**GIVEN REQUEST**
Copy, without any alteration, the lines from the one that includes "Reconstruct the object" up to and including the one that includes "BACK = V(0, 1, 0)".
++++++++++
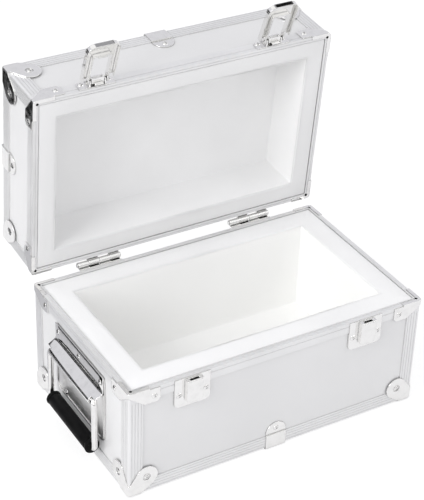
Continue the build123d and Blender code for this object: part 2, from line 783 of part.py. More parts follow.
def hook():
    """The hook in its closed place: two arms on the link pin, a shelf, and a barbed tongue."""
    link = crank_point(crank_closed_angle)
    half = hook_half_width
    slot_edge = front_sheet - keeper_slot_inner
    leg_inner = slot_edge - hook_leg_gap
    leg_outer = leg_inner - hook_sheet
    arm_outer = link[0] - link_eye_radius / 2
    arm_inner = link[0] + link_eye_radius
    shelf_top = link[1] - link_eye_radius + hook_sheet / 4
    shelf_low = shelf_top - hook_shelf
    barb_top = keeper_box_top - keeper_lip - hook_slack
    tip = barb_top - hook_barb_height
    barb_inner = slot_edge + hook_grip
    shoulder = keeper_box_top + hook_shoulder_gap
    bevel = hook_sheet / 2
    arm = disc(link, link_eye_radius)
    arm += Polygon((arm_outer, shelf_low), (arm_inner, shelf_low), (arm_inner, link[1]),
                   (arm_outer, link[1]), align=None)
    piece = both_sides(arm, half - hook_arm, half)
    shelf = Polygon((arm_outer, shelf_low), (leg_inner, shelf_low), (leg_inner, shelf_top),
                    (arm_outer, shelf_top), align=None)
    piece += side_extrude(shelf, -half, half)
    neck = Polygon((leg_outer, shoulder), (leg_inner, shoulder), (leg_inner, shelf_top),
                   (leg_outer, shelf_top), align=None)
    piece += side_extrude(neck, -half, half)
    tongue = Polygon((leg_outer, shelf_top), (leg_outer, tip + bevel), (leg_outer + bevel, tip),
                     (leg_inner, tip), (barb_inner, tip + bevel), (barb_inner, barb_top),
                     (leg_inner, barb_top), (leg_inner, shelf_top), align=None)
    piece += side_extrude(tongue, -hook_tip_half_width, hook_tip_half_width)
    bore = disc(link, link_pin_radius + running_clearance)
    return piece - both_sides(bore, half - hook_arm - cut_margin, half + cut_margin)


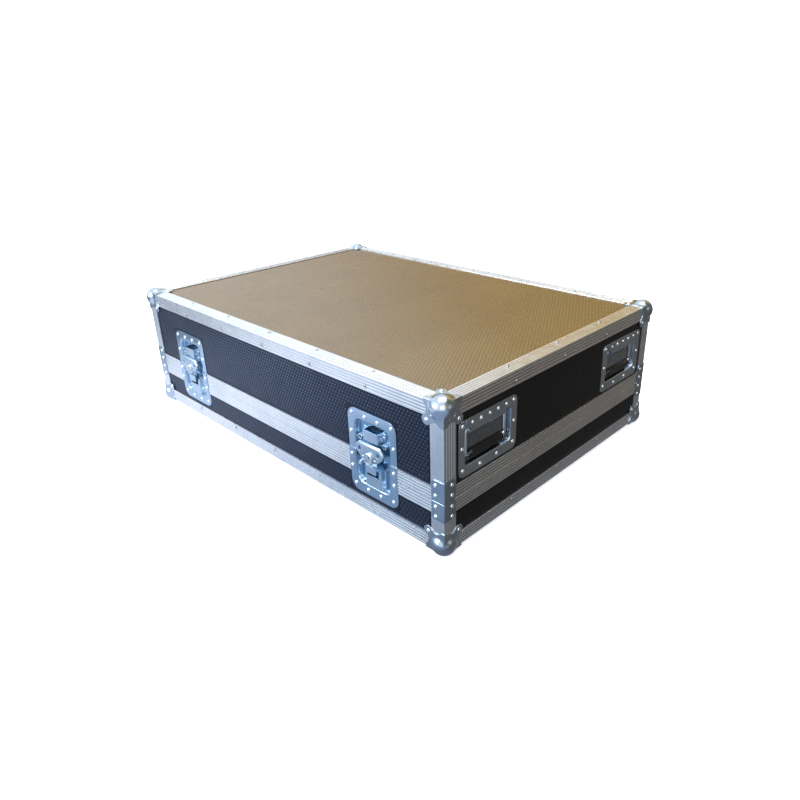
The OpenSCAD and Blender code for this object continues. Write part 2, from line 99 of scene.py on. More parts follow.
class Nodes:
    """A short way to write a node tree: a new material's, or a tree that is there."""

    def __init__(self, name, tree=None):
        if tree is None:
            self.mat = bpy.data.materials.new(name)
            self.mat.use_nodes = True
            tree = self.mat.node_tree
            self.shader = tree.nodes["Principled BSDF"]
        self.tree = tree
        self.coordinates = self.add("ShaderNodeTexCoord").outputs
        self.place = self.coordinates["Object"]

    def add(self, kind, **values):
        node = self.tree.nodes.new(kind)
        for key, value in values.items():
            if hasattr(node, key):
                setattr(node, key, value)
            else:
                node.inputs[key.replace("_", " ")].default_value = value
        return node

    def link(self, a, b):
        self.tree.links.new(a, b)

    def set(self, **values):
        for key, value in values.items():
            self.shader.inputs[key.replace("_", " ")].default_value = value

    def axes(self, vector):
        node = self.add("ShaderNodeSeparateXYZ")
        self.link(vector, node.inputs[0])
        return node.outputs

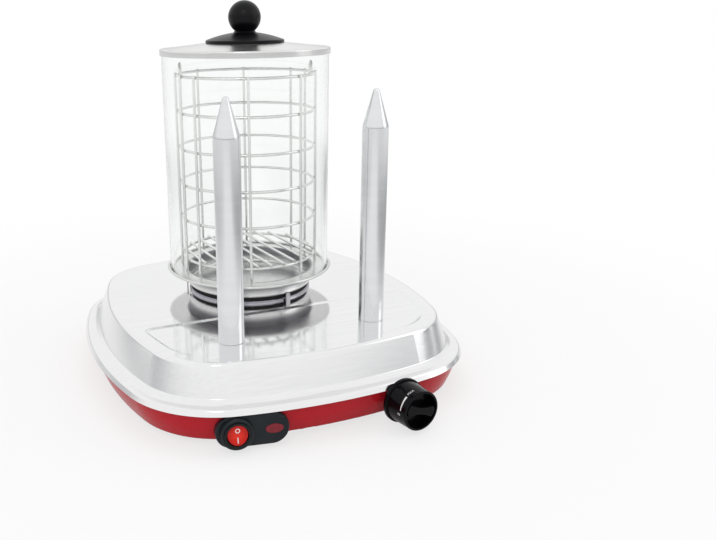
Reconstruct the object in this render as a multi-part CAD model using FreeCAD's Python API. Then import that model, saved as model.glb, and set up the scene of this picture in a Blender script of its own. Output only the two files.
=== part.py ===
import FreeCAD, Part
import math
import os

V = FreeCAD.Vector
UP = V(0, 0, 1)
RIGHT = V(1, 0, 0)
BACK = V(0, 1, 0)

# Hot dog toaster. Origin: on the table, under the middle of the flat top's plan.
# +X is the object's right, -Y its front, +Z up. All sizes are in millimetres and degrees.

# Plan of the flat top: two end arcs, two side arcs and four corners
plan_half_width = 143.5
plan_half_depth = 150.0
front_arc_r = 430.0
back_arc_r = 446.0
side_arc_r = 362.0
side_bulge_y = -5.0
corner_r = 65.0

# Heights of the base
foot_h = 5.5
base_h = 61.0
plateau_z = foot_h + base_h

# Top cover: sheet thickness, then how far each edge of its section lies out and down
sheet_t = 0.8
shoulder_r = 4.0
wall_foot_r = 1.2
flange_r = 7.0
lip_r = 2.4
wall_run = 9.7
wall_drop = 26.1
cove_run = 4.6
cove_drop = 3.3
flange_run = 21.0
flange_drop = 29.9
lip_run = 23.4
lip_drop = 34.5

# Sunk panel in the flat top
panel_drop = 1.2
panel_inset = 12.0
panel_slope = 3.0
panel_back_y = -43.5
panel_corner_r = 8.0

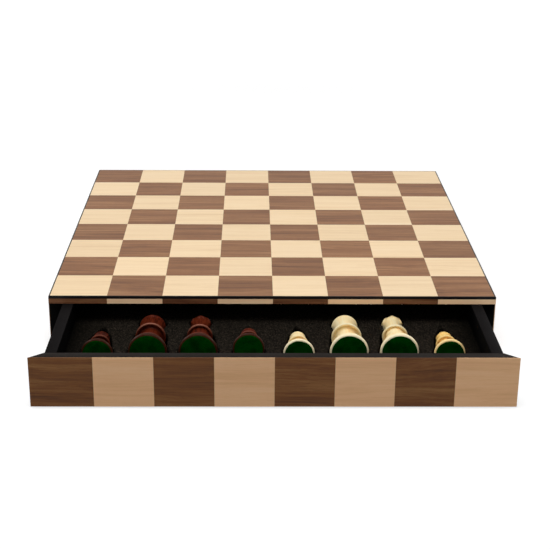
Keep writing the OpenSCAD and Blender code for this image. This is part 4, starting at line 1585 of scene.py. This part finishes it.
@dataclass
class Studio:
    """Camera, lamps, world and floor."""

    eye: tuple[float, float, float] = (-0.0191, -1.2556, 0.4813)
    tilt: float = 21.09  # how far the camera looks down, in degrees
    pan: float = -1.13  # how far it is turned to the left
    roll: float = -0.54  # how far it leans
    lens: float = 82.26  # focal length, in millimetres like the sensor's width
    sensor: float = 36.0
    far: float = 50.0  # as far as the camera sees
    lamps: tuple[Lamp, ...] = (
        Lamp("overhead", (-0.1, -0.65, 1.65), (1.0, 0.9), 21.0),
        Lamp("left_rear", (-1.5, 1.1, 0.9), (0.8, 0.8), 11.0),
        Lamp("right_rear", (1.5, 1.1, 0.9), (0.8, 0.8), 11.0),
    )
    floor_half: float = 6.0
    floor_drop: float = 0.3 * MM
    floor_grey: float = 0.35  # share of the light that the floor throws back
    # Distances from the object between which the floor's own light rises, and its strength at both.
    floor_glow: tuple[float, float, float, float] = (900.0, 2000.0, 0.72, 1.0)

    white: ClassVar[tuple[float, float, float, float]] = (1.0, 1.0, 1.0, 1.0)

    def build(self) -> None:
        """Builds everything round the object."""
        bpy.context.scene.view_settings.view_transform = "Standard"
        self.build_camera()
        self.build_world()
        self.build_floor()
        for lamp in self.lamps:
            lamp.build()

    def build_camera(self) -> None:
        """Builds the camera from its tilt, pan and roll."""
        data = bpy.data.cameras.new("camera")
        data.sensor_width = self.sensor
        data.lens = self.lens
        data.clip_end = self.far
        camera = new_object("camera", data)
        upright = Matrix.Rotation(math.radians(90 - self.tilt), 4, "X")
        panned = Matrix.Rotation(math.radians(self.pan), 4, "Z")
        rolled = Matrix.Rotation(math.radians(-self.roll), 4, "Z")
        camera.matrix_world = Matrix.Translation(self.eye) @ panned @ upright @ rolled
        bpy.context.scene.camera = camera

    def build_world(self) -> None:
        """Builds a world that is white to the camera and in reflections, and lights softly.

        On matt surfaces its light comes from near the horizon, and a little from straight above.
        """
        world = bpy.data.worlds.new("studio")
        bpy.context.scene.world = world
        world.use_nodes = True
        g = Graph(world.node_tree)
        upward = g.part(g.node("TexCoord", {}).outputs["Generated"], "Z")
        horizon = g.spread(upward, 0.06, 0.34, 1.0, 0.0)
        strength = g.sum("ADD", horizon, g.spread(upward, 0.5, 0.95, 0.05, 0.3))
        light = g.node("Background", {"Color": self.white, "Strength": strength})
        white = g.node("Background", {"Color": self.white, "Strength": 1.0})
        mixed = g.node("MixShader", {0: self.seen(g), 1: light.outputs[0], 2: white.outputs[0]})
        g.node("OutputWorld", {"Surface": mixed.outputs[0]})

    @staticmethod
    def seen(g: Graph) -> Socket:
        """Tells the rays that show a thing from those that light one.

        Args:
            g: The graph of a world or material.

        Returns:
            1 for rays from the camera, off a gloss or through glass, and otherwise 0.
        """
        rays = g.node("LightPath", {})
        direct = g.sum("MAXIMUM", rays.outputs["Is Camera Ray"], rays.outputs["Is Glossy Ray"])
        return g.sum("MAXIMUM", direct, rays.outputs["Is Transmission Ray"])

    def build_floor(self) -> None:
        """Builds a floor that looks white, keeps a soft shadow and throws little light back."""
        edge = self.floor_half
        corners = [(-edge, -edge), (edge, -edge), (edge, edge), (-edge, edge)]
        mesh = bpy.data.meshes.new("floor")
        mesh.from_pydata([(x, y, -self.floor_drop) for x, y in corners], [], [(0, 1, 2, 3)])
        material, g = new_material("floor_white")
        grey = g.node("BsdfDiffuse", {"Color": (self.floor_grey, self.floor_grey, self.floor_grey, 1)})
        away = g.node("VectorMath", {0: g.place()}, operation="LENGTH").outputs["Value"]
        glow = g.node("Emission", {"Color": self.white, "Strength": g.spread(away, *self.floor_glow)})
        shining = g.node("AddShader", {0: grey.outputs[0], 1: glow.outputs[0]})
        mixed = g.node("MixShader", {0: self.seen(g), 1: grey.outputs[0], 2: shining.outputs[0]})
        g.node("OutputMaterial", {"Surface": mixed.outputs[0]})
        mesh.materials.append(material)
        new_object("floor", mesh)


def main() -> None:
    """Builds the studio and the object."""
    logging.basicConfig(level=logging.INFO, format="%(message)s")
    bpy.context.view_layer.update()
    Studio().build()
    Board().build()
    Case().build()
    Drawer().build()
    dark = ChessArmy("dark", DARK_WOOD).build()
    light = ChessArmy("light", LIGHT_WOOD, AMBER_WOOD).build()
    FoamInsert(dark + light).build()


if __name__ == "__main__":
    main()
++++++++++
**SOLUTION BELOW**
Reconstruct the object in this render as a multi-part CAD model using FreeCAD's Python API. Then import that model, saved as model.glb, and set up the scene of this picture in a Blender script of its own. Output only the two files.
=== part.py ===
import FreeCAD, Part
import math
import os

V = FreeCAD.Vector
UP = V(0, 0, 1)
RIGHT = V(1, 0, 0)
BACK = V(0, 1, 0)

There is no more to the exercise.